Мир Шолохова – это мир, увиденный не глазами автора и не глазами кого-либо из героев, и даже не «совокупностью» этих героев: «Кажется, что это сама жизнь; сумевшая мощно о себе заявить…»
И особый мир Пришвина, и особый мир Шолохова все же имеют одно общее, определяющее начало. В основе художественного сознания и, следовательно, художественного воплощения мира этих писателей лежит точка зрения народа как целого.
Но мир Пришвина – это мир, увиденный личностью, сумевшей слить себя с целым народа, а мир Шолохова – это мир самого народа: «здесь впервые вышел в определяющее лицо народ и получил голос» (П. Палиевский).
Мироотношение и Шолохова, и Пришвина было определено не только условиями новой эры (она послужила лишь своеобразным взрывателем), но и опытом мироотношения русской классической литературы XIX века, опытом жизни русского народа.
Мироотношение русской литературы всегда было истинно человечным.
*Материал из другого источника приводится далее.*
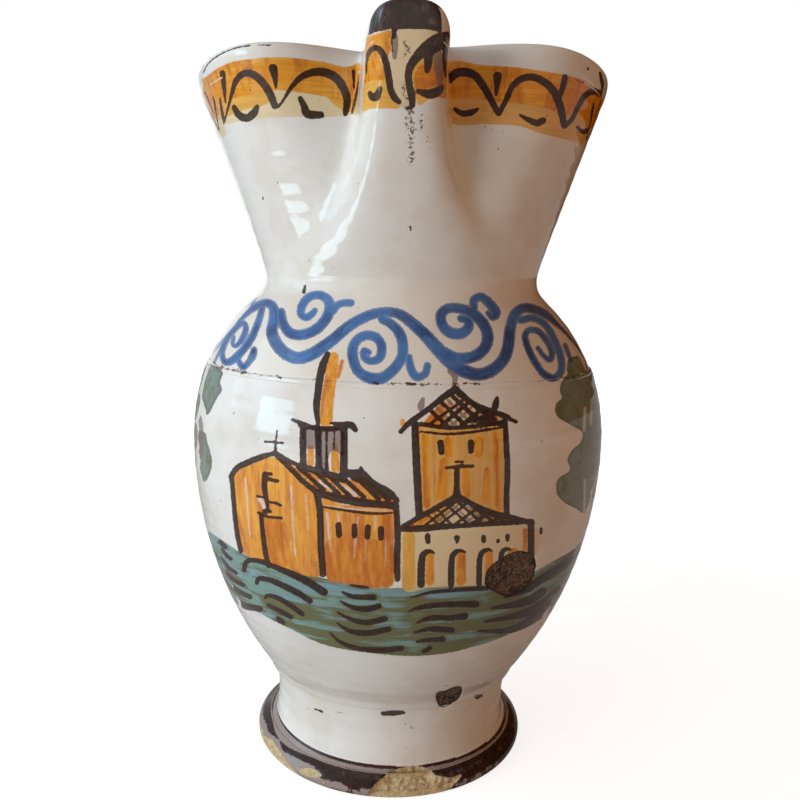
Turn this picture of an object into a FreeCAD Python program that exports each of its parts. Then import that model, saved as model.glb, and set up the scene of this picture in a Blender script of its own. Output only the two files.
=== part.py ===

Вспомним «больную совесть» Достоевского, болеющего за «единую слезинку ребенка», которой не стоит вся будущая «мировая гармония», вспомним его идею восстановления человека, его творческую установку «открывать в человеке человека».
Но этот опыт в то же время был всегда враждебен эгоистическому по своей сути утверждению самоценности человека. Наиболее остро, всемирно-исторически, трагедия сознания человека как меры всех вещей, всех ценностей, сознания, доведенного до крайности, – «Я мера всех вещей», а потому и «все позволено» – предстала перед человечеством в романах-трагедиях Достоевского (трагедии Раскольникова и Ивана Карамазова).
Но Достоевский не смотрел на мир глазами только своих героев. Художественное сознание писателя-мыслителя было диалогично по своей природе, как показал М.М. Бахтин в своей книге «Проблемы поэтики Достоевского».